“你怎么说脏话呢。”钟意不满。
岑会正把自己外套脱下来给钟意包住,听见她这么说觉得好笑。
“不喜欢我说脏话?”
“嗯。”
“还讨厌我抽烟?”
“嗯。”
“那你回来管我吧,我很听女朋友的话。”
钟意虽然隐隐约约有点烧傻了,但也知道他的话有问题,凭着本能回了个不字。
岑会关上车门,从另一侧上车,车子发动前,他说。
“那你就别管我了。”末了,他还加上一句,“怎么生病了,你还是这么不好骗。”
钟意被岑会拖到了医院。她身上除了自己的外套,岑会的外套,还有岑会他爸放在车上出外勤才用得到的军大衣。
她打着点滴,处在一种头疼无法休息和困顿不堪的处境里,气得打了岑会胳膊一巴掌:“我就知道,遇见你就没好事。”
钟意这样很没道理,但岑会觉得现在生病的钟意远比第一次见面冷漠决绝的钟意好说话的多,所以他并不计较,只是卑微点头,半温柔,半强制地把钟意的头搬到自己肩上。
“睡会儿吧,我帮你看着点滴。”
人难受到一定地步往往无法入眠,钟意依照身体本能把各项生命活动降到最低,安静呆着休养生息,对岑会的动作并没有什么激烈的反抗。
没有人能要求一个病中的人保持清醒克制,就连钟意自己也不能。
这么呆了一会,她听见岑会叫自己的名字。
“钟意,你睡着了吗?”
钟意没搭理他。
“应该是睡着了吧,不然怎么能呆的这么老实。你要不是生病,我们恐怕未必有这么心平气和呆在一起的时候。仔细想想,我还应该庆幸你生病了,不过这话要是让你听见没准又要赏我一巴掌。”
确实,钟意心里嘀咕,我现在就想给你一巴掌。
“我前段时间收拾东西,又看了一遍你那封信,想着不愧是钟意,总能知道怎么说话才能让人针扎似的疼。你明明没怎么数落我,但我看完了信,也觉得自己真不是东西。”

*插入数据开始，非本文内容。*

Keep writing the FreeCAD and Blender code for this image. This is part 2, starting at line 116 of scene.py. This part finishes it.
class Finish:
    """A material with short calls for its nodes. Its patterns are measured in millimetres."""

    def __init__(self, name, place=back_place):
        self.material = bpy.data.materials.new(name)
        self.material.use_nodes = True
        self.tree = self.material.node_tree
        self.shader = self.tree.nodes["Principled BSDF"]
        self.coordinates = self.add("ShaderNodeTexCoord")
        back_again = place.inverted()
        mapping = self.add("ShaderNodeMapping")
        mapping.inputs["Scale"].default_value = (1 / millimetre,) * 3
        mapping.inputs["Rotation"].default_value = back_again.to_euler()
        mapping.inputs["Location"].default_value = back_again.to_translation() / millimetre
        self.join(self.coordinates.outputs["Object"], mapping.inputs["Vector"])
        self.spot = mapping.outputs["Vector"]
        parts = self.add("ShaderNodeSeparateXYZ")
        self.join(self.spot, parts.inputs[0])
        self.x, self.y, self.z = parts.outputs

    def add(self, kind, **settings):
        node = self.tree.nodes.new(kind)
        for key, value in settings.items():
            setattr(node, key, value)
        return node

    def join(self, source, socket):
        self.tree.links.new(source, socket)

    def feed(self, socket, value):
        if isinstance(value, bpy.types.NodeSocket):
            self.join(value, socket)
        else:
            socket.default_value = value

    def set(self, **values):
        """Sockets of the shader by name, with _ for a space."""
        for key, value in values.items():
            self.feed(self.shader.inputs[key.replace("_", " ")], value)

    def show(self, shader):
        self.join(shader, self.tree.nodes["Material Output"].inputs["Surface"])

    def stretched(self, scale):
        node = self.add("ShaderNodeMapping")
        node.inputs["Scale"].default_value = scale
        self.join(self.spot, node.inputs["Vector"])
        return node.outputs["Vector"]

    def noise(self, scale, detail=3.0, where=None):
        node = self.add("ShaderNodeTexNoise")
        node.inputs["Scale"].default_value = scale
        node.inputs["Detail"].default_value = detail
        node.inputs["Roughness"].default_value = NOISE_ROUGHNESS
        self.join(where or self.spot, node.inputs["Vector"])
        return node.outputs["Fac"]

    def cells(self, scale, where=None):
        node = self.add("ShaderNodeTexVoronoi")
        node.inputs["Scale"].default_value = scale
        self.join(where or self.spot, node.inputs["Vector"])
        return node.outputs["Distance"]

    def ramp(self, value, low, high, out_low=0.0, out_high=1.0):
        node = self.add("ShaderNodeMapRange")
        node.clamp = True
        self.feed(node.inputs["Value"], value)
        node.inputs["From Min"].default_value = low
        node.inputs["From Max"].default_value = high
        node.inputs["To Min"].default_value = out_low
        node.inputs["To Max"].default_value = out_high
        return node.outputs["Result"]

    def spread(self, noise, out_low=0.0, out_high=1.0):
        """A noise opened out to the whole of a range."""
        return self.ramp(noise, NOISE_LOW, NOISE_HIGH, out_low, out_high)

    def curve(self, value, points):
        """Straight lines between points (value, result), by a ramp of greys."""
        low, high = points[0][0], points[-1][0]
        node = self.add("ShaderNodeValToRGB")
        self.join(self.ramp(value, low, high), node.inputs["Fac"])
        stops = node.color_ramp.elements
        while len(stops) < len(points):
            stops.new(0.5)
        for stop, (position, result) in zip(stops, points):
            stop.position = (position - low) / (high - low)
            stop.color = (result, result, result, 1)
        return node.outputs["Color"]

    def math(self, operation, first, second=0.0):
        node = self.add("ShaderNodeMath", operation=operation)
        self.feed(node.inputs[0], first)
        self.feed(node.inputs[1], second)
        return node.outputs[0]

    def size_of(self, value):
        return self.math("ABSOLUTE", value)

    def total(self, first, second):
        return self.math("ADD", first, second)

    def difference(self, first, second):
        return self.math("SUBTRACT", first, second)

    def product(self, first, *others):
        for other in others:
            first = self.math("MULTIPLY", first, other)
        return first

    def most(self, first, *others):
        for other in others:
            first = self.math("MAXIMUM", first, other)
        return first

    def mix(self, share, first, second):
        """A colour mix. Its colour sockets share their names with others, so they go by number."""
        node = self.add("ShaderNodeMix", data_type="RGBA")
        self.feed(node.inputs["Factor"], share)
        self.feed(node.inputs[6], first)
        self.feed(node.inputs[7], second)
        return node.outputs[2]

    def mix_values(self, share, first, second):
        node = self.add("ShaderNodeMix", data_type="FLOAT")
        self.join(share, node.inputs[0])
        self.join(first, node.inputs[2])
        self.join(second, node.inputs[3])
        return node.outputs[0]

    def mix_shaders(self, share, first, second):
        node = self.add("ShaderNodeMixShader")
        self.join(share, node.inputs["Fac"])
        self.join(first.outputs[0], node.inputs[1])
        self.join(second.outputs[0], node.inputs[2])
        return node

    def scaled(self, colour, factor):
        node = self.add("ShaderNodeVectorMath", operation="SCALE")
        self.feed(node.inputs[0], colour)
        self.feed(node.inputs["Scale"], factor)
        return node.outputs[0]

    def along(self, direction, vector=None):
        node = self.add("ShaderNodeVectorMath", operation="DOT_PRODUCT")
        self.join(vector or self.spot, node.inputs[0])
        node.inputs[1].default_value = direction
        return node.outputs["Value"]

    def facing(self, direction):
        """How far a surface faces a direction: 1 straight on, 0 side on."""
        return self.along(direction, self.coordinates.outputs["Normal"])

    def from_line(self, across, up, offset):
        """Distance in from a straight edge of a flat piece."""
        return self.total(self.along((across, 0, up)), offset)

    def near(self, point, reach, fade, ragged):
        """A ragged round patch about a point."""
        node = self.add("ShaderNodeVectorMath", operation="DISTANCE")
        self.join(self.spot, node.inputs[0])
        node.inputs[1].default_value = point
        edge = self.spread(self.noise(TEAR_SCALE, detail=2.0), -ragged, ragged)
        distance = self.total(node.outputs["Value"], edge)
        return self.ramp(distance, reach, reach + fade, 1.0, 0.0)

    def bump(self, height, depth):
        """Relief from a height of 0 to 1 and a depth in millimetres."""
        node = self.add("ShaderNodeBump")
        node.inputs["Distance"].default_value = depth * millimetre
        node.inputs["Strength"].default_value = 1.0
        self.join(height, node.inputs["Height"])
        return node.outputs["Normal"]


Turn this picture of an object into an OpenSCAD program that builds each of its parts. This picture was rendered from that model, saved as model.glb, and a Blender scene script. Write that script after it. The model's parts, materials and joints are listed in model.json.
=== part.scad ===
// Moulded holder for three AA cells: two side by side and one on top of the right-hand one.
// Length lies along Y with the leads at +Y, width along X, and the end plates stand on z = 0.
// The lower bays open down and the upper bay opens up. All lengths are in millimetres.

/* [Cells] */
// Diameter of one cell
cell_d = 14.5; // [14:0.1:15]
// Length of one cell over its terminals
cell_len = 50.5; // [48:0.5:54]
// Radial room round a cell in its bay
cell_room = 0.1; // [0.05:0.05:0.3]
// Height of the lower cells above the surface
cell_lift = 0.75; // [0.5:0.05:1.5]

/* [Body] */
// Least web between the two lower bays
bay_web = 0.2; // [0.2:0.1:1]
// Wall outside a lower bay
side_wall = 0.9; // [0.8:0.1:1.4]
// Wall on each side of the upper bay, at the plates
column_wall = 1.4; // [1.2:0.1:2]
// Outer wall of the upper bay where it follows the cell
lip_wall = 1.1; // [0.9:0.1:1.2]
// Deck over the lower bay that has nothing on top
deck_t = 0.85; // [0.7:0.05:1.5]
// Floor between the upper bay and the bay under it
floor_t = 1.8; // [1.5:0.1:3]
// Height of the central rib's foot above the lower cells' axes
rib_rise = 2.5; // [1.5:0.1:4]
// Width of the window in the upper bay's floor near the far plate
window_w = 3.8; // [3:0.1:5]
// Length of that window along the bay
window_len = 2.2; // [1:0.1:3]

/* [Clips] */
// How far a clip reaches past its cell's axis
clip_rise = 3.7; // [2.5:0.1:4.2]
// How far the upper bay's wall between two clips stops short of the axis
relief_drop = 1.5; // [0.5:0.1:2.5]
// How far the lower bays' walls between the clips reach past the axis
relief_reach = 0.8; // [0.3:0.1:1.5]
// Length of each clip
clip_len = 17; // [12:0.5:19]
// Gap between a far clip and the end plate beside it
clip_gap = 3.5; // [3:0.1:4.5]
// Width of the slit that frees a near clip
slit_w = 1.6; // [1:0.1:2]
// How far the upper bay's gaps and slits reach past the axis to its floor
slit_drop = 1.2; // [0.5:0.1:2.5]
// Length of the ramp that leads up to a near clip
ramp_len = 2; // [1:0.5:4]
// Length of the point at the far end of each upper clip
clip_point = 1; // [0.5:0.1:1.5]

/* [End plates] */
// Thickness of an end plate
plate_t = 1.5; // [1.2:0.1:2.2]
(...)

“可我也是第一次谈恋爱,一直也挺努力的,怎么都不明白为什么把恋爱谈成这样了。钟意,谈恋爱好难啊,比你给我讲过的高中数学难多了。你怎么教到一半就不教了?”
岑会越说越起劲,没注意到肩头的钟意呼吸重了起来。
“要我说,咱们分手这件事,你也有责任。”
“你特么放屁。”钟意没了力气,说这句话中气倒是很足。
岑会惊诧,随即质问她:“你怎么说脏话呢?”
“用文明用语说话你听不懂。”钟意有点来气,“我什么责任,你说说。”
岑会总不至于跟一个病人吵架,更不会在这个时候讲道理,他抓着军大衣制服住企图闹腾的钟意,哄她:“先把点滴吊完,我们回头再说。”
“我以后不想再跟你见面了,我们就今天说吧。”钟意很执着。
钟意以为如今自己早就能对当初种种不再介怀,但时间只是封存了情感,岑会打开了盒子,于是当初的埋怨,委屈和伤心成倍地涌上来,强烈得让钟意有些受不住。
她当初离开有多么悄无声息,如今质问起来就有多么不依不饶。
“钟意,我一直和别人说我女朋友特别通情达理,从来没有真和我生过气,也从来不和我吵架,他们听了都羡慕我,可我自己知道我有多不安。”
“后来果然,你一来就来了个大的。”
说到这,岑会下意识想要摸烟,又想到自己在医院,手又收回来。
“你什么都不和我说,问你什么你要么说好,要么说没事。我去照顾楼桉的时候,明里暗里问过你好几回介不介意,你表现得一点都不在乎。我因为这个心里还很失落来着,想着你是真大度,还是没你说的那么喜欢我。”
“我说介意,你就会不去吗?”钟意问他,“我不让你去,就是在逼你做选择,我和楼桉之间,你会选我吗?”
“我会!”岑会情绪也有点激动起来,“起码我会知道你心里怎么想的,明明白白和你解释清楚。”
“你现在是这么说,可当时未必是如此。”钟意想了想,又说,“我发烧那天和你打过电话,我想,要是你能接电话,马上到我身边来,我好像还能坚持一会儿,可你没接。”
“你没接我的电话。”钟意又重复一遍。
“岑会,我不是圣母转世,但也不是完全不通情理的人。很多选择有时往往不是生死这样的大事,我希望的,只不过那天,那个时候你能选择我,陪在我身边,可你没有。”
时间静默了好一会儿,就在钟意以为就这样了的时候,岑会开口说:“钟意,我不想找借口,但有些事还是希望你能知道。”
“你离开的前一天,楼桉服用了大量安定,被人发现后一直到第二天才被抢救回来。”